Biggest unknown: Whether the human rights owners' test, tied only to existing UK sanctions lists, will meaningfully exclude bad actors — or whether existing owners escape scrutiny through the loophole that investigations are only triggered by specific concerns.
Our reading: The policy touches O9 through three channels: fan democratic rights, the human rights owners' test, and mandatory EDI action plans. On fan democratic rights, the policy delivers concrete, statutory mechanisms: minimum engagement standards and requiring majority fan support for major heritage decisions. These are real, measurable gains for fans' collective democratic voice over institutions that significantly shape community identity. This is a genuine O9 improvement. On the human rights owners' test, the gain is real but limited. Tying disqualification to the UK sanctions list rather than an independent human rights assessment means — per Amnesty International (an advocacy source, flagged accordingly but their factual point about the sanctions list's design is straightforward) — that the bar reflects diplomatic priorities rather than systematic human rights scrutiny.
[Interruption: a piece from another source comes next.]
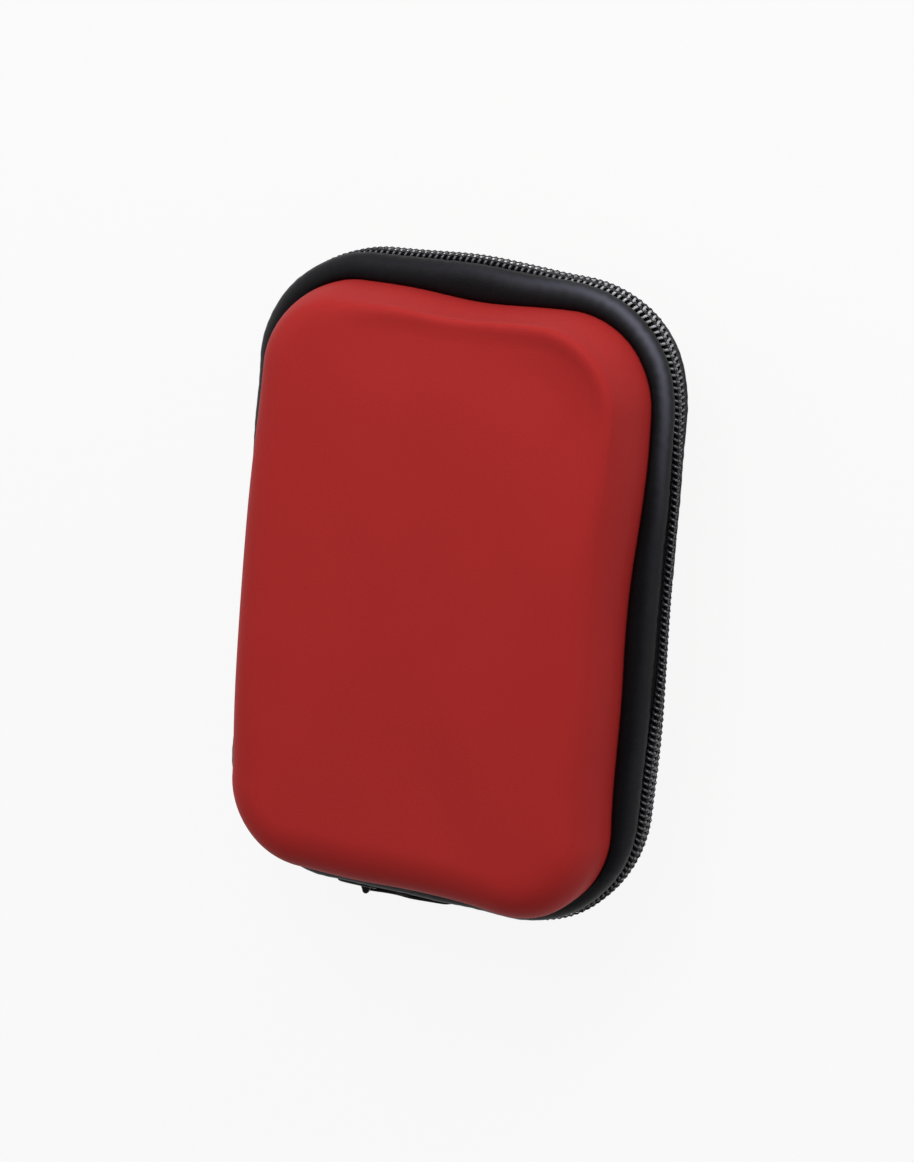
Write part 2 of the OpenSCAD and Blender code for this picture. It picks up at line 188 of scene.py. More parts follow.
# The lid's shoulder is squarer at the top and the right, where the edge of the face stands out by this
# much, and rounder at the bottom: millimetres, and the clock angles over which each begins and ends
SQUARE_TOP, TOP_SPAN = 6.5, ((12, 55), (94, 146))
SQUARE_RIGHT, RIGHT_SPAN = 1.8, ((-64, -20), TOP_SPAN[0])
ROUND_BOTTOM, BOTTOM_SPAN = 2.4, ((-150, -115), (-64, -40))
SQUARE_POWER = 5
# The faint valley pressed into the face along the top: its inset, its width towards the seam and towards
# the face, its depth, the clock angles over which it begins and ends, the shares of the dome's height
# over which it begins, and how much deeper it gets at the corner
VALLEY_INSET, VALLEY_OUTER, VALLEY_INNER, VALLEY_DEPTH = 13.6, 3.9, 8.5, 1.25
VALLEY_SPAN, VALLEY_HEIGHTS = ((14, 50), (98, 150)), (0.8, 0.98)
VALLEY_CORNER = [(48, 16, 0.45)]
# The base's shoulder is rounder all round, so that it hides behind the zip
ROUND_BASE = 2.5
# A dome's height counts up to this share, because the lid's crown rises past its flat face
TALLEST = 1.1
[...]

The loophole for existing owners further constrains real-world effect. A new test is better than no test, but its protective reach is narrow. On EDI, the policy mandates action plans and transparency reporting, which modestly advances accountability. However, the IFR has explicitly decided against setting specific targets or demographic reporting mandates, leaving the substantive anti-discrimination machinery to the FA's voluntary code. Transparency without targets is a weak instrument for equal treatment; the mechanism exists but lacks enforcement teeth. Taken together, the policy produces genuine but limited O9 improvements: fan democratic participation gains are real and backed by statutory instruments; the human rights and EDI elements improve on the status quo but fall short of what independent assessors (including LSE's Zglinski on state ownership) say is needed. The direction is 'improves' but magnitude is minor and confidence is low given the acknowledged gaps in the human rights test design and the IFR's own decision to sideline stronger DEI enforcement.